Pour l’instant on est allé assez loin dans les négociations, mais ce n’est pas simple car, contrairement aux autres marchés où il y a toujours un ou deux challengers qui cherchent à se démarquer, là on constate un « respect mutuel » entre les acteurs…
Avez-vous rapidement rencontré l’intérêt des PME ?
On peut le dire ! On est d’abord allés chercher des clients avant de créer l’entreprise. Au bout de six mois, 120 entreprises avaient accepté de nous confier leur volume d’achats. C’est ce qui nous a permis de démarrer. Après, avec le bouche-à-oreille, nous avons vite été dépassés. On a embauché une première personne en avril dernier, deux autres en mai et là deux nouvelles en octobre. Et ce n’est pas fini : d’ici la fin de l’année, on va en recruter entre deux et quatre autres.
On avait prévu d’avoir 200 adhérents à la fin de l’année et là, on en est déjà à 600 : nos meilleurs vendeurs, ce sont nos clients et ils se parlent beaucoup entre eux !
Vous venez de faire une levée de fonds de 300.000 euros. Dans quel but ?

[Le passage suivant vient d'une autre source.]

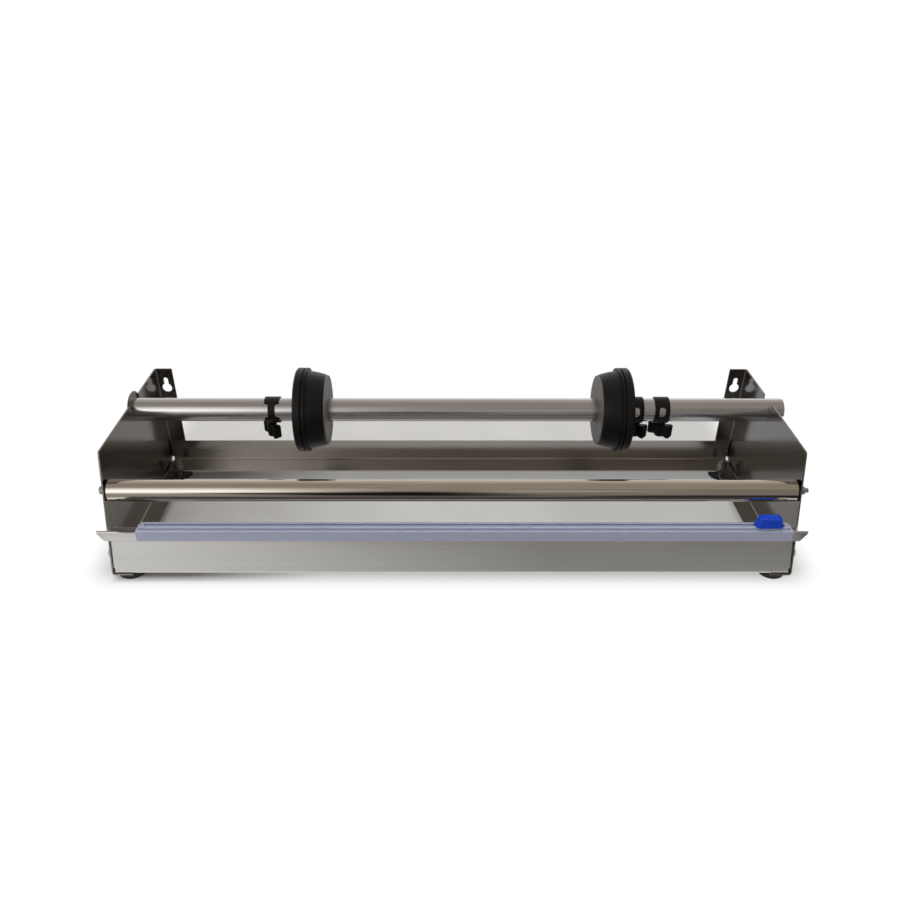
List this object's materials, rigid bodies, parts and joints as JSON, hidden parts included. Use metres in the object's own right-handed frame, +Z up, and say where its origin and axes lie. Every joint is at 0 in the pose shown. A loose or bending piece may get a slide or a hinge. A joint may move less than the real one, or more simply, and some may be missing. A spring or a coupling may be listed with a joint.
{
  "type": "stretch film dispenser",
  "caption": "Counter or wall dispenser for stretch film: bent steel frame, lift-out shaft with sliding core cones, turning guide roller, and a slide cutter along the front lip.",
  "frame": {"origin": "middle of the footprint, on the surface that the feet stand on", "axes": "+X along the shaft towards its open end, +Y from the cutter to the wall side, +Z up"},
  "size_m": [0.7035, 0.218, 0.166],
  "materials": {
    "side_steel": "brushed",
    "front_steel": "fine brushed",
    "clear_cutter": "clear, faintly violet",
    "slider_blue": "glossy",
    "blade_steel": "ground",
    "shaft_steel": "satin",
    "roller_chrome": "mirror",
    "cone_black": "satin",
    "cone_disc": "satin",
    "collar_black": "satin",
    "fastener_steel": "zinc plated",
    "bearing_plastic": "plain",
    "foot_rubber": "matt"
  },
  "bodies": {
    "frame": {"left_side_plate": "side_steel", "right_side_plate": "side_steel", "rear_rail": "side_steel", "front_rail": "front_steel", "cutter_strip": "clear_cutter", "cutter_track": "clear_cutter", "cutter_end_stops": "clear_cutter", "roller_spacers": "bearing_plastic", "roller_axle": "fastener_steel", "axle_washers": "fastener_steel", "axle_nuts": "fastener_steel", "front_rail_screws": "fastener_steel", "front_rail_nuts": "fastener_steel", "front_left_foot": "foot_rubber", "front_right_foot": "foot_rubber", "rear_left_foot": "foot_rubber", "rear_right_foot": "foot_rubber", "foot_screws": "fastener_steel", "foot_washers": "fastener_steel", "foot_nuts": "fastener_steel"},
    "roll_shaft": {"roll_shaft": "shaft_steel", "shaft_end_cap": "shaft_steel"},
    "left_collar": {"left_collar": "collar_black"},
    "inner_right_collar": {"inner_right_collar": "collar_black"},
    "outer_right_collar": {"outer_right_collar": "collar_black"},
    "left_wing_screw": {"left_wing_knob": "collar_black", "left_stud": "fastener_steel"},
    "inner_right_wing_screw": {"inner_right_wing_knob": "collar_black", "inner_right_stud": "fastener_steel"},
    "outer_right_wing_screw": {"outer_right_wing_knob": "collar_black", "outer_right_stud": "fastener_steel"},
    "left_cone": {"left_core_cone": "cone_black", "left_cone_face": "cone_disc"},
    "right_cone": {"right_core_cone": "cone_black", "right_cone_face": "cone_disc"},
    "guide_roller": {"guide_roller": "roller_chrome", "left_roller_plug": "bearing_plastic", "right_roller_plug": "bearing_plastic"},
    "cutter_slider": {"cutter_slider": "slider_blue", "cutter_blade": "blade_steel"}
  },
  "joints": [
    {"name": "shaft_lift", "type": "slide", "parent": "frame", "child": "roll_shaft", "axis": [0, 0, 1], "range_m": [0, 0.08]},
    {"name": "left_collar_slide", "type": "slide", "parent": "roll_shaft", "child": "left_collar", "axis": [1, 0, 0], "range_m": [-0.125, 0.125]},
    {"name": "inner_right_collar_slide", "type": "slide", "parent": "roll_shaft", "child": "inner_right_collar", "axis": [1, 0, 0], "range_m": [-0.125, 0]},
    {"name": "outer_right_collar_slide", "type": "slide", "parent": "roll_shaft", "child": "outer_right_collar", "axis": [1, 0, 0], "range_m": [0, 0.095]},
    {"name": "left_wing_screw_turn", "type": "hinge", "parent": "left_collar", "child": "left_wing_screw", "pos_m": [-0.1959, 0.034, 0.1], "axis": [0, 0, -1], "range_deg": [0, 450]},
    {"name": "inner_right_wing_screw_turn", "type": "hinge", "parent": "inner_right_collar", "child": "inner_right_wing_screw", "pos_m": [0.2008, 0.034, 0.1], "axis": [0, 0, -1], "range_deg": [0, 450]},
    {"name": "outer_right_wing_screw_turn", "type": "hinge", "parent": "outer_right_collar", "child": "outer_right_wing_screw", "pos_m": [0.2284, 0.034, 0.1], "axis": [0, 0, -1], "range_deg": [0, 450]},
    {"name": "left_cone_spin", "type": "hinge", "parent": "left_collar", "child": "left_cone", "pos_m": [-0.15, 0.034, 0.121], "axis": [1, 0, 0], "continuous": true},
    {"name": "right_cone_spin", "type": "hinge", "parent": "inner_right_collar", "child": "right_cone", "pos_m": [0.17, 0.034, 0.121], "axis": [1, 0, 0], "continuous": true},
    {"name": "guide_roller_spin", "type": "hinge", "parent": "frame", "child": "guide_roller", "pos_m": [0, -0.0769, 0.0915], "axis": [1, 0, 0], "continuous": true},
    {"name": "cutter_slide", "type": "slide", "parent": "frame", "child": "cutter_slider", "axis": [1, 0, 0], "range_m": [-0.6, 0.004]}
  ]
}
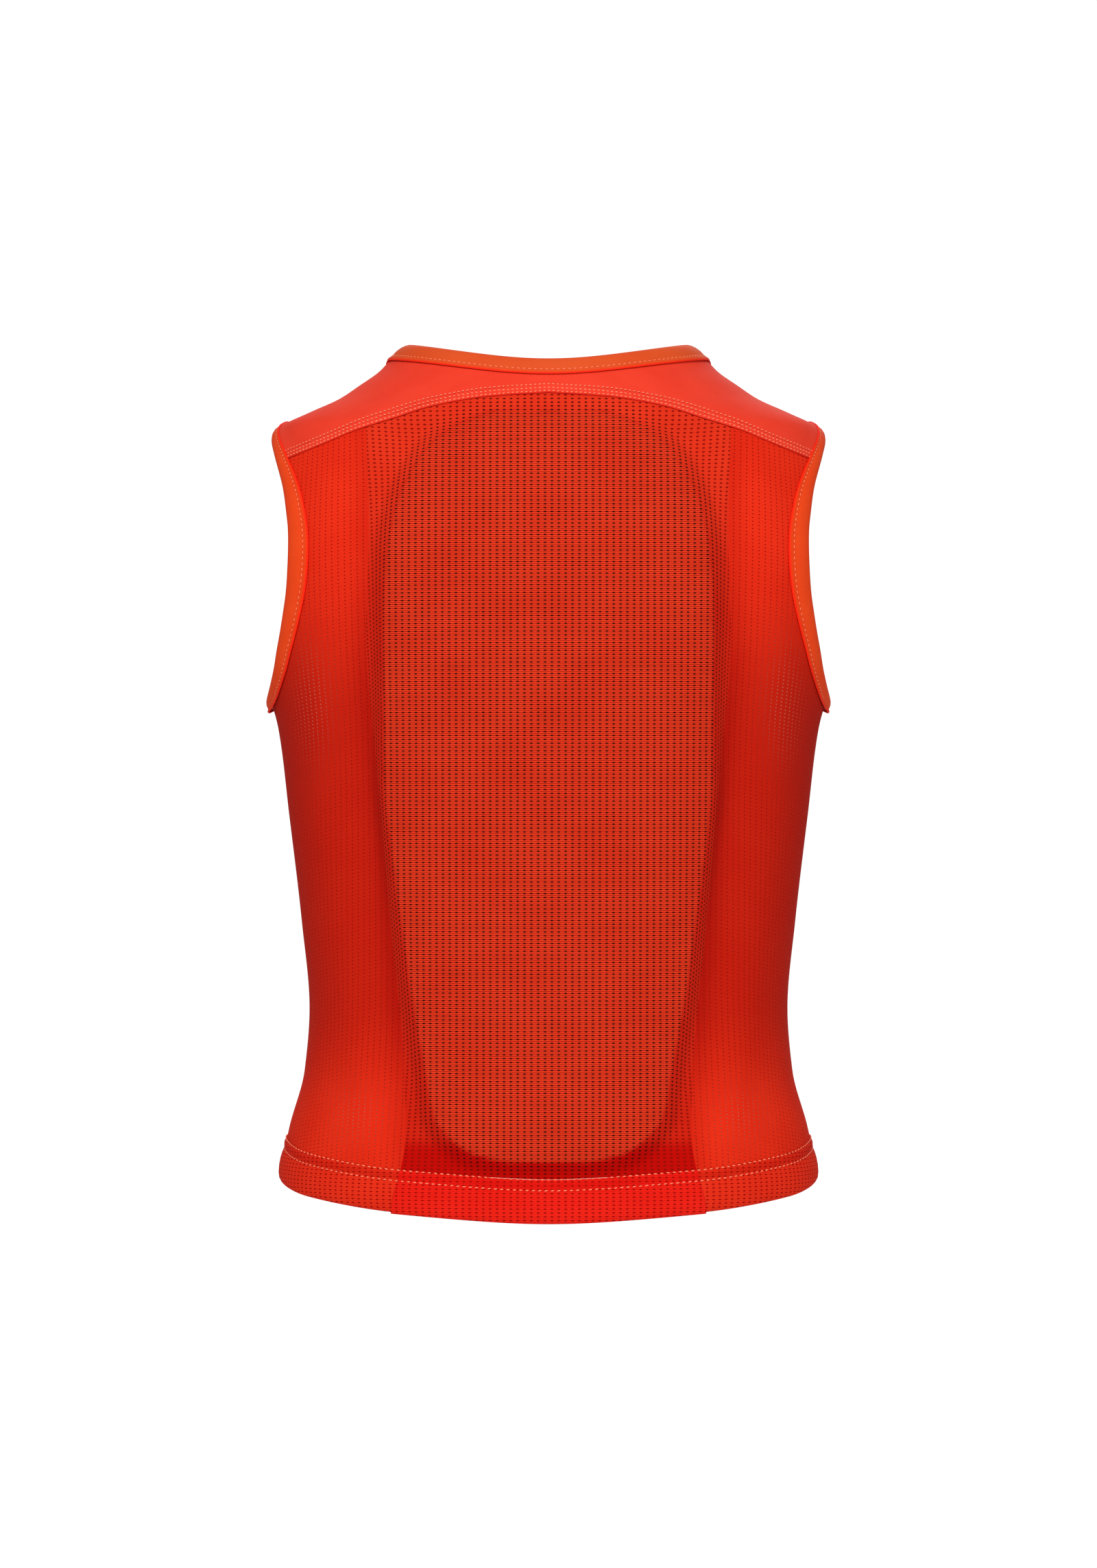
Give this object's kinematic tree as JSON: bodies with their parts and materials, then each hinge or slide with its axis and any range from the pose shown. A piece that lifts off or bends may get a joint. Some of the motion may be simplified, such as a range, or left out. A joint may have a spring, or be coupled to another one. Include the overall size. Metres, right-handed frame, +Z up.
{
  "type": "back protector vest",
  "caption": "Sleeveless zip-front knit vest with a foam back plate in a closed pocket, elastic bindings and a folded hem, for a child.",
  "frame": {"origin": "on the middle of the shoulders, level with the shoulder line beside the neck, where the wearer or a hanger carries the vest", "axes": "+Z up, +Y to the wearer's front, +X to the wearer's right, so the back plate faces -Y"},
  "size_m": [0.296, 0.1873, 0.4482],
  "materials": {
    "mesh_knit": "warp-knitted mesh, matt",
    "plain_knit": "smooth stretch jersey, soft sheen",
    "hem_knit": "stretch jersey, saturated",
    "binding": "folded elastic, satin",
    "shell_foam": "closed-cell foam, matt",
    "comfort_foam": "soft foam, matt",
    "hook_and_loop": "nylon hook and loop",
    "label": "woven satin",
    "zip_tape": "woven polyester",
    "zip_teeth": "moulded acetal",
    "zip_metal": "die-cast zinc, satin nickel plate",
    "grip": "moulded soft plastic"
  },
  "bodies": {
    "root": {"back_centre_panel": "mesh_knit", "side_back_panel_left": "mesh_knit", "side_back_panel_right": "mesh_knit", "side_front_panel_left": "mesh_knit", "side_front_panel_right": "mesh_knit", "shoulder_yoke": "plain_knit", "neck_binding_back": "binding", "armhole_binding_left": "binding", "armhole_binding_right": "binding", "hem_back_centre": "hem_knit", "hem_side_left": "plain_knit", "hem_side_right": "plain_knit", "protector_shell_foam": "shell_foam", "protector_comfort_foam": "comfort_foam", "pocket_lining": "mesh_knit", "lining_loop_strip": "hook_and_loop", "size_label": "label", "care_label": "label"},
    "front_left": {"front_panel_left": "mesh_knit", "neck_binding_front_left": "binding", "hem_front_left": "plain_knit", "zip_tape_left": "zip_tape", "zip_chain_left": "zip_teeth", "top_stop_left": "zip_metal", "insertion_pin": "zip_metal"},
    "front_right": {"front_panel_right": "mesh_knit", "neck_binding_front_right": "binding", "hem_front_right": "plain_knit", "zip_tape_right": "zip_tape", "zip_chain_right": "zip_teeth", "top_stop_right": "zip_metal", "retainer_box": "zip_metal", "wind_flap": "plain_knit"},
    "slider": {"zip_slider": "zip_metal"},
    "pull": {"pull_tab": "zip_metal", "pull_grip": "grip"},
    "flap": {"pocket_flap": "mesh_knit", "flap_hook_strip": "hook_and_loop"}
  },
  "joints": [
    {"name": "front_left_opening", "type": "hinge", "parent": "root", "child": "front_left", "pos_m": [-0.078, 0.079, -0.23], "axis": [0, 0, 1], "range_deg": [0, 130]},
    {"name": "front_right_opening", "type": "hinge", "parent": "root", "child": "front_right", "pos_m": [0.078, 0.079, -0.23], "axis": [0, 0, -1], "range_deg": [0, 130]},
    {"name": "slider_travel", "type": "slide", "parent": "front_right", "child": "slider", "axis": [0, 0, -1], "range_m": [0, 0.356]},
    {"name": "pull_tab_swing", "type": "hinge", "parent": "slider", "child": "pull", "pos_m": [0, 0.0872, -0.043], "axis": [1, 0, 0], "range_deg": [0, 165]},
    {"name": "pocket_flap_lift", "type": "hinge", "parent": "root", "child": "flap", "pos_m": [0, -0.05918, -0.332], "axis": [1, 0, 0], "range_deg": [0, 110]}
  ]
}
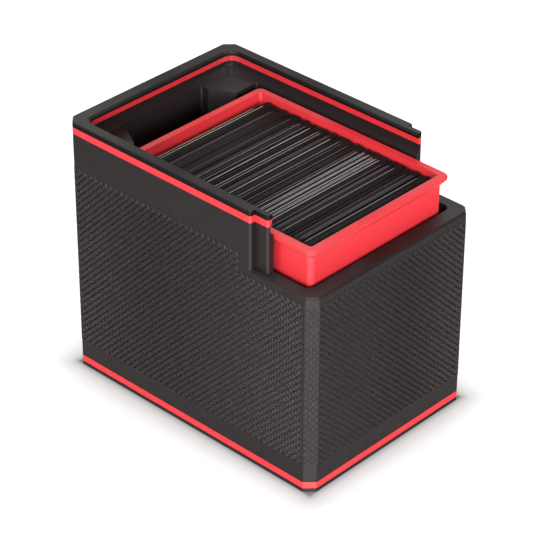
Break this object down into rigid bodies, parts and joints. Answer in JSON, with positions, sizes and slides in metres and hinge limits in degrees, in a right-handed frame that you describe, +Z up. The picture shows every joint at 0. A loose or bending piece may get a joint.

Pour être honnête, on n’avait pas prévu de faire cette levée de fonds. Mais nous sommes suivis par Challenge + (un programme de HEC qui soutient les créateurs d’entreprises innovantes à fort potentiel de développement, NDLR) et ils nous ont littéralement secoués en nous demandant si notre but était de nous faire racheter. Ce n’est pas du tout le cas, mais on a compris qu’il fallait accélérer notre développement.
Désormais, notre objectif est de parvenir à un niveau de 1500-2000 adhérents d’ici deux ans maximum. A ce stade, nous deviendrons incontournables pour les fournisseurs.
Pour ce faire, il nous faut évangéliser le marché pour que la mutualisation rentre dans la culture des PME. Les 300.000 euros levés vont nous permettre de financer notre développement, d’une part en agrandissant notre équipe commerciale, et d’autre part en faisant évoluer notre base de données pour une meilleure gestion de nos adhérents et de nos fournisseurs.